▶ **Source excerpt**

+-------+

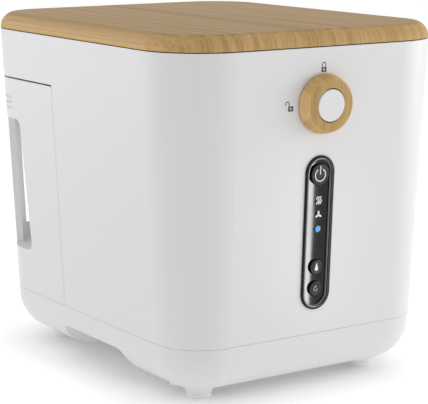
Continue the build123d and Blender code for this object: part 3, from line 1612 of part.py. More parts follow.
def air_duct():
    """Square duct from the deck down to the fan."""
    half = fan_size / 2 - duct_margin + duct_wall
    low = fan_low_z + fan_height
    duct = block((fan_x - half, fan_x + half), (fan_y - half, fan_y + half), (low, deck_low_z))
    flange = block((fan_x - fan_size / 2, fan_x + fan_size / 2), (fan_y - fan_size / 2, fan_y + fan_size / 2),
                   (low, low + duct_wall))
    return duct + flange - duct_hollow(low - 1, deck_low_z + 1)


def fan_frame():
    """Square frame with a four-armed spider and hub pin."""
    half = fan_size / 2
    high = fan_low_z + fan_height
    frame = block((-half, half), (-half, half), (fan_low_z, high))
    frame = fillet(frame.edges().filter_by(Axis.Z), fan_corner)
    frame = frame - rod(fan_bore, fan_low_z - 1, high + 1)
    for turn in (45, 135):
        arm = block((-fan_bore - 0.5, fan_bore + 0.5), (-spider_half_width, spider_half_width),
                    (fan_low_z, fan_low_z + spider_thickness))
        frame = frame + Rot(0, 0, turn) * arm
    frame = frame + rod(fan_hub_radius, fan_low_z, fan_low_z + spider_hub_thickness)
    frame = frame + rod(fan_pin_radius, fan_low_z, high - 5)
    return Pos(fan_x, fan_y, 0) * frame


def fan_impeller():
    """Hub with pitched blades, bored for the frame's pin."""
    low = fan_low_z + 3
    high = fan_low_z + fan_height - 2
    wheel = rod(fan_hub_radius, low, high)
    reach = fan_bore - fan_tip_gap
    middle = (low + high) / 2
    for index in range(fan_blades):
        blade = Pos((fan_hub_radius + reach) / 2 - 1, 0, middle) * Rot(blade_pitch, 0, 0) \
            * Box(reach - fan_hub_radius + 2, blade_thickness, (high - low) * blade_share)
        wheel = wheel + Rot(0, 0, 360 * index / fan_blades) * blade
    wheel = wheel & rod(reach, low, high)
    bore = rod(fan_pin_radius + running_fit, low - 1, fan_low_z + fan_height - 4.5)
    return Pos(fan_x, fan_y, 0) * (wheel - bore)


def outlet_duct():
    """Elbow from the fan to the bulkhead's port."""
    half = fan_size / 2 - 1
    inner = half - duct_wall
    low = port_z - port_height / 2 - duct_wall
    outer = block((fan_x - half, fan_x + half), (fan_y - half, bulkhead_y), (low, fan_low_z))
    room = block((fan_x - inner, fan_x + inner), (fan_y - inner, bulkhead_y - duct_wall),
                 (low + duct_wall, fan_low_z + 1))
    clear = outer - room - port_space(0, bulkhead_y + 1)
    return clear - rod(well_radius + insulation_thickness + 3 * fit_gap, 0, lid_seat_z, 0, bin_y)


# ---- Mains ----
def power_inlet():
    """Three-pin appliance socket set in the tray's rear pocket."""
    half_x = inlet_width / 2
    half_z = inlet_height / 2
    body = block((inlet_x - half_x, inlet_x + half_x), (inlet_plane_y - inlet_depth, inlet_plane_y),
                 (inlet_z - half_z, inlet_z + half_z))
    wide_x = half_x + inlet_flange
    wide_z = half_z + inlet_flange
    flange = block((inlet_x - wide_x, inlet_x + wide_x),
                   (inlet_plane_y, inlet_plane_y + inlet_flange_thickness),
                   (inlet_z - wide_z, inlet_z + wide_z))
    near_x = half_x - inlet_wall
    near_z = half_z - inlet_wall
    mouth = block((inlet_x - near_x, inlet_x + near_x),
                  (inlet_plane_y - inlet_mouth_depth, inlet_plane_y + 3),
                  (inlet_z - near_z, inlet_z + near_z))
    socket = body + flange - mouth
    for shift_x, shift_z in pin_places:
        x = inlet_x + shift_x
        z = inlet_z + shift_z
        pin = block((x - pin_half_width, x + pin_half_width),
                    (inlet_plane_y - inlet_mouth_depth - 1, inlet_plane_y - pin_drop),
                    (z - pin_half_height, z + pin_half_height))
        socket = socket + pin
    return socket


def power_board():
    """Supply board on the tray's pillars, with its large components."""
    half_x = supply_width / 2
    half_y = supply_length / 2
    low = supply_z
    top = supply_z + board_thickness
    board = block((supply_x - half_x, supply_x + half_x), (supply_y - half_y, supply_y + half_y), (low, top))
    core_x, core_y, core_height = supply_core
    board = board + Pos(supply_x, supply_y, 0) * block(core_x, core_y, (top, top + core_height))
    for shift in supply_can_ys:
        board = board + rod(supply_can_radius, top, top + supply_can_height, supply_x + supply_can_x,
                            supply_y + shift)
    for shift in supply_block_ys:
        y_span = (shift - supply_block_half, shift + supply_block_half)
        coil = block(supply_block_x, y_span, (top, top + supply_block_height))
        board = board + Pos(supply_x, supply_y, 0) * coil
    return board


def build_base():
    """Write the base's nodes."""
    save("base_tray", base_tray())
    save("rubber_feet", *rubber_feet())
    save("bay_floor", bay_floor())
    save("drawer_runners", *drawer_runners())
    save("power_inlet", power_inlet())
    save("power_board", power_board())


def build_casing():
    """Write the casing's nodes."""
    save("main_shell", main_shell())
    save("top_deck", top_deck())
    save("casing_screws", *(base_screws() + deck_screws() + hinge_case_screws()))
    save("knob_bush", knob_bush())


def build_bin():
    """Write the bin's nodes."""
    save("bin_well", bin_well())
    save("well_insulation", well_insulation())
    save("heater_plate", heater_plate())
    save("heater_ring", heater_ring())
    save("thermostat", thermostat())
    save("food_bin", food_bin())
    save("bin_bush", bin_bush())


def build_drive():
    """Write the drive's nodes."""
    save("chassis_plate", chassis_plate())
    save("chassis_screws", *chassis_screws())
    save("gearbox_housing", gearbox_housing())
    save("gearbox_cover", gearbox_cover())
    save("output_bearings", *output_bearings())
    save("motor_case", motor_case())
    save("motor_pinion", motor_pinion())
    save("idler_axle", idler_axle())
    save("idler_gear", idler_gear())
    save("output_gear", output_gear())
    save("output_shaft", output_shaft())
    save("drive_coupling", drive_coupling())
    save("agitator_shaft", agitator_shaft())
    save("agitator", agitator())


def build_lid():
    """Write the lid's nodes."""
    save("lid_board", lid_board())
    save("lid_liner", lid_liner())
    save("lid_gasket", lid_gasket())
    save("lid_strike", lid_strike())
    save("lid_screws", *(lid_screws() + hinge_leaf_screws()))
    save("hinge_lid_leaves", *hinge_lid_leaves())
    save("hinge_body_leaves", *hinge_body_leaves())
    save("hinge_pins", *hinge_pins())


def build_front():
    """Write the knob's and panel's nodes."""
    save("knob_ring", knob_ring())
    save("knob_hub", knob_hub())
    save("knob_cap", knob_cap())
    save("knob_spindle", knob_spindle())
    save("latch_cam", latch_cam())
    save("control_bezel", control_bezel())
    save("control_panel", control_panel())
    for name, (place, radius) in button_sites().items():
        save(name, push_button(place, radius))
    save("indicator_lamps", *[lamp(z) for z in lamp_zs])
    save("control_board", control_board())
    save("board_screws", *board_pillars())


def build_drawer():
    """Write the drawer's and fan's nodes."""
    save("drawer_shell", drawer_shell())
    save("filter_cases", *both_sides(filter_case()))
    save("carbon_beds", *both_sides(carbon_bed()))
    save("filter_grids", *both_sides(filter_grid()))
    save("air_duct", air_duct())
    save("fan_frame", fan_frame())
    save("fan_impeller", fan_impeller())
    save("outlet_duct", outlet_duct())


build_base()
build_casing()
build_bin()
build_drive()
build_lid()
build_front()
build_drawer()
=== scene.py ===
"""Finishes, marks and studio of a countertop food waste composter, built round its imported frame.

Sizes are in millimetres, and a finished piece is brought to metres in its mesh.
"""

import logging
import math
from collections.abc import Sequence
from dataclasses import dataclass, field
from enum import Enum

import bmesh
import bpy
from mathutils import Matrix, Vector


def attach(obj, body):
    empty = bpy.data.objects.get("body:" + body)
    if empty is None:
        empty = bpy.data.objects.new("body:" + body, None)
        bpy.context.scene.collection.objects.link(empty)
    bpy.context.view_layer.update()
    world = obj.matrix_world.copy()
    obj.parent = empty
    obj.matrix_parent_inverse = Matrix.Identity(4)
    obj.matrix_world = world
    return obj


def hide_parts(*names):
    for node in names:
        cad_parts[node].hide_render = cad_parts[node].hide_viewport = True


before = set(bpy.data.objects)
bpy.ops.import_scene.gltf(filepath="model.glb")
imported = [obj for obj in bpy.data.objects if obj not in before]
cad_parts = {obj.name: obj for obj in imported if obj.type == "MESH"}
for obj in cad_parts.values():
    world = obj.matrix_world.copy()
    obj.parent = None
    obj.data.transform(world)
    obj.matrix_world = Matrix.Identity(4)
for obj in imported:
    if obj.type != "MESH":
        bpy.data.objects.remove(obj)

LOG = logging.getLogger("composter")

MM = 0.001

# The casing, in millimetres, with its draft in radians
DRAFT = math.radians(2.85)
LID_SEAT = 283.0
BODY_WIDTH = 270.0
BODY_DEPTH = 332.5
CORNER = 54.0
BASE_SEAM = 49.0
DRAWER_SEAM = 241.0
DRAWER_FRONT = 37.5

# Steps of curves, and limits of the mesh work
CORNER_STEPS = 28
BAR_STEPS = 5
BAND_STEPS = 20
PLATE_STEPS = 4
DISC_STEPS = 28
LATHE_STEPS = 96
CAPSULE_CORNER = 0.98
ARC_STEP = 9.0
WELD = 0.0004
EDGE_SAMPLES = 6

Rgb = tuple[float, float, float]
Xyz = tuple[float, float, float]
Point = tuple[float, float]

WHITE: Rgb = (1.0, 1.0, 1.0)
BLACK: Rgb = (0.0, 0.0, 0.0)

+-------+

▶ **Aim of the exercise**
Give back exactly the material above from its opening line to the line bearing "return duct +".

▶ **Response**
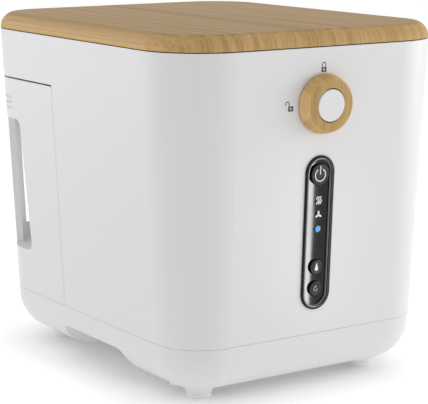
Continue the build123d and Blender code for this object: part 3, from line 1612 of part.py. More parts follow.
def air_duct():
    """Square duct from the deck down to the fan."""
    half = fan_size / 2 - duct_margin + duct_wall
    low = fan_low_z + fan_height
    duct = block((fan_x - half, fan_x + half), (fan_y - half, fan_y + half), (low, deck_low_z))
    flange = block((fan_x - fan_size / 2, fan_x + fan_size / 2), (fan_y - fan_size / 2, fan_y + fan_size / 2),
                   (low, low + duct_wall))
    return duct + flange - duct_hollow(low - 1, deck_low_z + 1)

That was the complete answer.